§ **Given problem**: Tell how many lines in the data below hold the string "with"; give nothing but the number.

§ **Recorded information**:
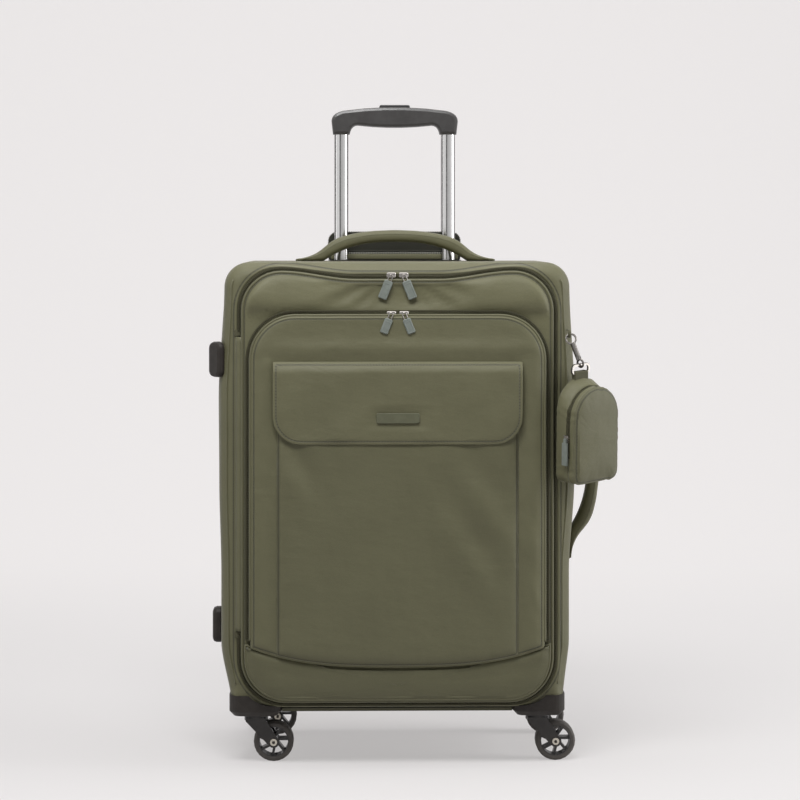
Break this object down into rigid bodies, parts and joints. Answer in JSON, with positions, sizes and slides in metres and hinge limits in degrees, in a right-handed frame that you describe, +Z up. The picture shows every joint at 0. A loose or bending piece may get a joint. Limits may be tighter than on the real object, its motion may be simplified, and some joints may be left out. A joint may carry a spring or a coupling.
{
  "type": "softside upright suitcase",
  "caption": "Softside upright spinner suitcase with a book-opening zip front, front pockets, trolley handle, carry handles and a clip-on pouch.",
  "frame": {"origin": "underside of the base plate, at the middle of the case's width and depth", "axes": "+Z up, towards the trolley grip; -Y towards the front with the pockets; +X towards the side with the carry handle and pouch"},
  "size_m": [0.5309, 0.3017, 0.8648],
  "materials": {
    "shell_fabric": "olive green twill nylon",
    "lining": "dark woven lining",
    "zip_tape": "woven zip tape with coil teeth",
    "moulded_plastic": "fine-textured moulding",
    "wheel_rubber": "satin",
    "tube_metal": "polished",
    "slider_metal": "polished",
    "pull_tab": "soft moulded rubber"
  },
  "bodies": {
    "root": {"case_shell": "shell_fabric", "lining_panel": "lining", "base_plate": "moulded_plastic", "main_zip_case": "zip_tape", "top_handle": "shell_fabric", "side_handle": "shell_fabric", "side_foot_lower": "moulded_plastic", "side_foot_upper": "moulded_plastic", "hook_loop": "shell_fabric", "trolley_cup": "moulded_plastic", "outer_tube_left": "tube_metal", "outer_tube_right": "tube_metal", "caster_housing_front_left": "moulded_plastic", "caster_housing_front_right": "moulded_plastic", "caster_housing_rear_left": "moulded_plastic", "caster_housing_rear_right": "moulded_plastic"},
    "slot_flap": {"trolley_flap": "lining"},
    "trolley_lower": {"middle_tube_left": "tube_metal", "middle_tube_right": "tube_metal"},
    "trolley_upper": {"inner_tube_left": "tube_metal", "inner_tube_right": "tube_metal", "grip": "moulded_plastic"},
    "button": {"release_button": "moulded_plastic", "release_yoke": "moulded_plastic"},
    "lid": {"lid_panel": "shell_fabric", "main_zip_lid": "zip_tape", "pocket_zip_lid": "zip_tape"},
    "main_slider_left": {"main_slider_left": "slider_metal"},
    "main_slider_right": {"main_slider_right": "slider_metal"},
    "main_pull_left": {"main_pull_left": "pull_tab"},
    "main_pull_right": {"main_pull_right": "pull_tab"},
    "front_pocket": {"pocket_panel": "shell_fabric", "pocket_zip_panel": "zip_tape", "patch_pocket": "shell_fabric"},
    "pocket_slider_left": {"pocket_slider_left": "slider_metal"},
    "pocket_slider_right": {"pocket_slider_right": "slider_metal"},
    "pocket_pull_left": {"pocket_pull_left": "pull_tab"},
    "pocket_pull_right": {"pocket_pull_right": "pull_tab"},
    "flap": {"pocket_flap": "shell_fabric", "label_plate": "pull_tab"},
    "fork_front_left": {"caster_fork_front_left": "moulded_plastic", "caster_axle_front_left": "slider_metal"},
    "fork_front_right": {"caster_fork_front_right": "moulded_plastic", "caster_axle_front_right": "slider_metal"},
    "fork_rear_left": {"caster_fork_rear_left": "moulded_plastic", "caster_axle_rear_left": "slider_metal"},
    "fork_rear_right": {"caster_fork_rear_right": "moulded_plastic", "caster_axle_rear_right": "slider_metal"},
    "wheel_front_left": {"caster_wheel_front_left": "wheel_rubber"},
    "wheel_front_right": {"caster_wheel_front_right": "wheel_rubber"},
    "wheel_rear_left": {"caster_wheel_rear_left": "wheel_rubber"},
    "wheel_rear_right": {"caster_wheel_rear_right": "wheel_rubber"},
    "hook": {"snap_hook": "slider_metal"},
    "gate": {"hook_gate": "slider_metal"},
    "eye": {"swivel_eye": "slider_metal"},
    "pouch": {"pouch_ring": "slider_metal", "pouch_back": "shell_fabric"},
    "pouch_front": {"pouch_front": "shell_fabric"},
    "pouch_slider": {"pouch_slider": "slider_metal"},
    "pouch_pull": {"pouch_pull": "pull_tab"}
  },
  "joints": [
    {"name": "slot_flap_fold", "type": "hinge", "parent": "root", "child": "slot_flap", "pos_m": [0, 0.1168, 0.5823], "axis": [-1, 0, 0], "range_deg": [0, 85]},
    {"name": "trolley_lower_slide", "type": "slide", "parent": "root", "child": "trolley_lower", "axis": [0, 0, 1], "range_m": [0, 0.188]},
    {"name": "trolley_upper_slide", "type": "slide", "parent": "trolley_lower", "child": "trolley_upper", "axis": [0, 0, 1], "range_m": [-0.187, 0]},
    {"name": "button_press", "type": "slide", "parent": "trolley_upper", "child": "button", "axis": [0, 0, 1], "range_m": [-0.003, 0], "stiffness_N_per_m": 400, "springref_m": 0.004},
    {"name": "lid_swing", "type": "hinge", "parent": "root", "child": "lid", "pos_m": [-0.206, -0.137, 0.296], "axis": [0, 0, 1], "range_deg": [-140, 0]},
    {"name": "main_slider_left_slide", "type": "slide", "parent": "lid", "child": "main_slider_left", "axis": [-1, 0, 0], "range_m": [0, 0.05]},
    {"name": "main_slider_right_slide", "type": "slide", "parent": "lid", "child": "main_slider_right", "axis": [1, 0, 0], "range_m": [0, 0.05]},
    {"name": "main_pull_left_lift", "type": "hinge", "parent": "main_slider_left", "child": "main_pull_left", "pos_m": [-0.008, -0.1323, 0.5653], "axis": [-1, 0, 0], "range_deg": [0, 110]},
    {"name": "main_pull_right_lift", "type": "hinge", "parent": "main_slider_right", "child": "main_pull_right", "pos_m": [0.008, -0.1323, 0.5653], "axis": [-1, 0, 0], "range_deg": [0, 110]},
    {"name": "front_pocket_open", "type": "hinge", "parent": "lid", "child": "front_pocket", "pos_m": [0, -0.149, 0.0618], "axis": [1, 0, 0], "range_deg": [0, 50]},
    {"name": "pocket_slider_left_slide", "type": "slide", "parent": "front_pocket", "child": "pocket_slider_left", "axis": [-1, 0, 0], "range_m": [0, 0.12]},
    {"name": "pocket_slider_right_slide", "type": "slide", "parent": "front_pocket", "child": "pocket_slider_right", "axis": [1, 0, 0], "range_m": [0, 0.12]},
    {"name": "pocket_pull_left_lift", "type": "hinge", "parent": "pocket_slider_left", "child": "pocket_pull_left", "pos_m": [-0.008, -0.1478, 0.5168], "axis": [-1, 0, 0], "range_deg": [0, 120]},
    {"name": "pocket_pull_right_lift", "type": "hinge", "parent": "pocket_slider_right", "child": "pocket_pull_right", "pos_m": [0.008, -0.1478, 0.5168], "axis": [-1, 0, 0], "range_deg": [0, 120]},
    {"name": "flap_lift", "type": "hinge", "parent": "front_pocket", "child": "flap", "pos_m": [0, -0.1596, 0.455], "axis": [-1, 0, 0], "range_deg": [0, 150]},
    {"name": "swivel_front_left", "type": "hinge", "parent": "root", "child": "fork_front_left", "pos_m": [-0.1836, -0.088, -0.011], "axis": [0, 0, 1], "continuous": true},
    {"name": "swivel_front_right", "type": "hinge", "parent": "root", "child": "fork_front_right", "pos_m": [0.1836, -0.088, -0.011], "axis": [0, 0, 1], "continuous": true},
    {"name": "swivel_rear_left", "type": "hinge", "parent": "root", "child": "fork_rear_left", "pos_m": [-0.1836, 0.088, -0.011], "axis": [0, 0, 1], "continuous": true},
    {"name": "swivel_rear_right", "type": "hinge", "parent": "root", "child": "fork_rear_right", "pos_m": [0.1836, 0.088, -0.011], "axis": [0, 0, 1], "continuous": true},
    {"name": "roll_front_left", "type": "hinge", "parent": "fork_front_left", "child": "wheel_front_left", "pos_m": [-0.1606, -0.088, -0.042], "axis": [0, 1, 0], "continuous": true},
    {"name": "roll_front_right", "type": "hinge", "parent": "fork_front_right", "child": "wheel_front_right", "pos_m": [0.2066, -0.088, -0.042], "axis": [0, 1, 0], "continuous": true},
    {"name": "roll_rear_left", "type": "hinge", "parent": "fork_rear_left", "child": "wheel_rear_left", "pos_m": [-0.1606, 0.088, -0.042], "axis": [0, 1, 0], "continuous": true},
    {"name": "roll_rear_right", "type": "hinge", "parent": "fork_rear_right", "child": "wheel_rear_right", "pos_m": [0.2066, 0.088, -0.042], "axis": [0, 1, 0], "continuous": true},
    {"name": "hook_swing", "type": "hinge", "parent": "root", "child": "hook", "pos_m": [0.222, -0.1285, 0.489], "axis": [-1, 0, 0], "range_deg": [0, 60]},
    {"name": "gate_open", "type": "hinge", "parent": "hook", "child": "gate", "pos_m": [0.21929, -0.13065, 0.47889], "axis": [0, 0.9781, -0.2079], "range_deg": [0, 20], "stiffness_Nm_per_rad": 0.02, "springref_deg": -11.46},
    {"name": "hook_swivel", "type": "hinge", "parent": "hook", "child": "eye", "pos_m": [0.222, -0.1285, 0.489], "axis": [-0.342, 0.1954, 0.9192], "range_deg": [-3, 25]},
    {"name": "pouch_swing", "type": "hinge", "parent": "eye", "child": "pouch", "pos_m": [0.23578, -0.13576, 0.44699], "axis": [0.6428, -0.7603, -0.0934], "range_deg": [0, 35]},
    {"name": "pouch_front_open", "type": "hinge", "parent": "pouch", "child": "pouch_front", "pos_m": [0.25828, -0.14456, 0.29862], "axis": [0.766, 0.638, 0.0783], "range_deg": [0, 90]},
    {"name": "pouch_slider_slide", "type": "slide", "parent": "pouch", "child": "pouch_slider", "axis": [0, -0.1219, 0.9925], "range_m": [-0.025, 0.016]},
    {"name": "pouch_pull_lift", "type": "hinge", "parent": "pouch_slider", "child": "pouch_pull", "pos_m": [0.21121, -0.16658, 0.35737], "axis": [-0.6428, 0.7603, 0.0934], "range_deg": [0, 90]}
  ]
}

§ **Task result**: 4